While I don't mind the competition for the apartments, I'm a pretty shrewd and crafty competitor myself, I am appalled at the rents being charged in Olympia, in particular the places and locations I would desire. I looked at the Capitol House, kind of my sort of place, but the rents for a one bedroom were like $620, albeit with utilities included. Not exactly my neck of the woods, but it would do. At $520 I would have snapped it up. Still the Capitol House is well over a hundred bucks a month more than they would charge in Tacoma.

I had the opportunity to buy a house in the Olympia area a year and a half ago. Sadly my bank would only loan me up to 135k, and the cheapest houses in Olympia, at that time, were bumping up against 200k and those were pretty much tear downs. So I ended up in Centralia where you could buy a house for less than 100k. Now Centralia is a fine little town with lots of potential, but I don't exactly see myself as a pioneer in that particular locale. Centralia was fine for a married man, but not so good for an unmarried man with a whole slew of projects up in Pierce and Thurston counties and not being a driver. I pretty much eschew the motor vehicle, except for public transportation, but my favorite mode of transportation is walking.

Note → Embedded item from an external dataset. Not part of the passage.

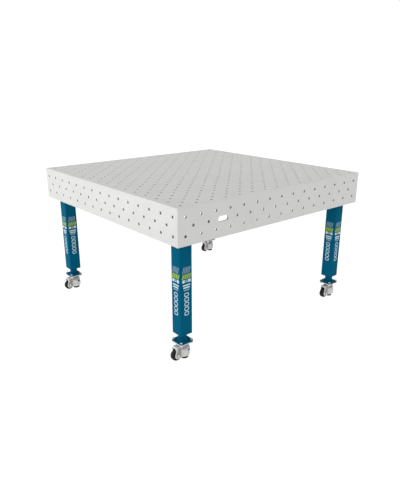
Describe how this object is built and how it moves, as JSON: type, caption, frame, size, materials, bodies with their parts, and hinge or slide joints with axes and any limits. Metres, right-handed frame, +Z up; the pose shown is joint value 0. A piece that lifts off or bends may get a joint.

So getting back to the dilemma. I need to be living back in Olympia. I need to be downtown. I need to walk around as my major mode of transportation and I need to be a part of my community and make the contributions I feel are important. I have a way cool apartment in Tacoma, but it is not enough. Sure I have great job prospects in Tacoma, for way more money than I'm accustomed to, but that is not really my thing. I'd prefer to be poor and happy in Olympia than wealthy and miserable in Tacoma or anywhere else. In the end I'll end up paying $100 more a month for rent in Olympia. A small price to pay to be happy and a member of a true community. I wish we had the selection and flexibility of the housing choices in Tacoma, but that is not yet in the cards. Be assured, once I find my apartment, I ain't leaving.

Olympia is a very desirable place to live. More and more people are finding this out and moving in faster than the existing housing can withstand. Supply and demand. Location, location, location. Olympia is starting to be a difficult place for a poor person to live. I know, from other cities, it is the poor people that give a town or district the reputation that the wealthy will want to take over. Once the poor establish a place as desirable to live in, the gentrifiers will start flocking in.

Olympia is rapidly becoming a place where the poor will no longer be able to live. I don't think there is anything wrong with being poor. Money is not the measure of anyone's humanity. The poor are creative, resourceful, and have better understandings of the important things in life. Money tends to distort these attributes, and not for the good. A day will come when even if the poor are willing to pay the outrageous rents of Olympia, the landlords will be looking for more "mainstream" tenants and just not rent to the poor. That is not the sort of thing that this town needs.


Anonymous mike said...

I know what you mean. I live in Lewis County also, mainly because of school and employment choices made about 15 years ago. I could sell the LC place and own a much smaller Oly house and be able to walk and bike more. It's very tempting, but my kids and grandkids and friends come and go from the 'big house' on a regular basis right now and it's very comfortable and satisfying. The downside is driving up and down the road to my Oly life almost every day. I continue to be troubled by that element. Also, the politics of progressive Oly, the coop, the parks, the greener kids, all that oly stuff feeds my soul.

So, maybe it's time for a housing coop in Oly?

7:26 AM  
Blogger crenshaw sepulveda said...

Don't get me wrong, Centralia and Chehalis are fine places with lots of potential. I'm even seeing both places as possible futures for the poor of Olympia. Both towns have lots to work with, great downtowns, natural areas within the city limits. Lots of really cool people amongst the hardcore republicans. I often think they are republicans because they really don't know any better. They just need to find out there is a better way.

I like many things about Centralia. The mural dedicated to the Wobblie Massacre, the fact that Centralia was founded by a former slave. I think Centralia needs to embrace these roots. It would be great if some of the unions here in WA would set up their offices there.

The Centralia people have been univerally friendly and supportive. I get the feeling that places more accustomed to poverty have those sorts of spirits.

I could easily mention the Olympic Club, but the Hub just down the street from it is way cool as well, and locally owned for generations. The Visiting Nurses thrift store can not be missed. While there are, in my opinion, too many antique stores downtown, they have some excellent prices and some very intriquing merchandise. The Outlet stores I can do without. The Centralia Antique Mall, the one with the Wobblie Mural, is owned by an Olympian. Should a migration of Olympian start, I may just join the wagon train. Again, Centralia/Chehalis may end up being where Olympia is reborn given the direction that Olympia is going.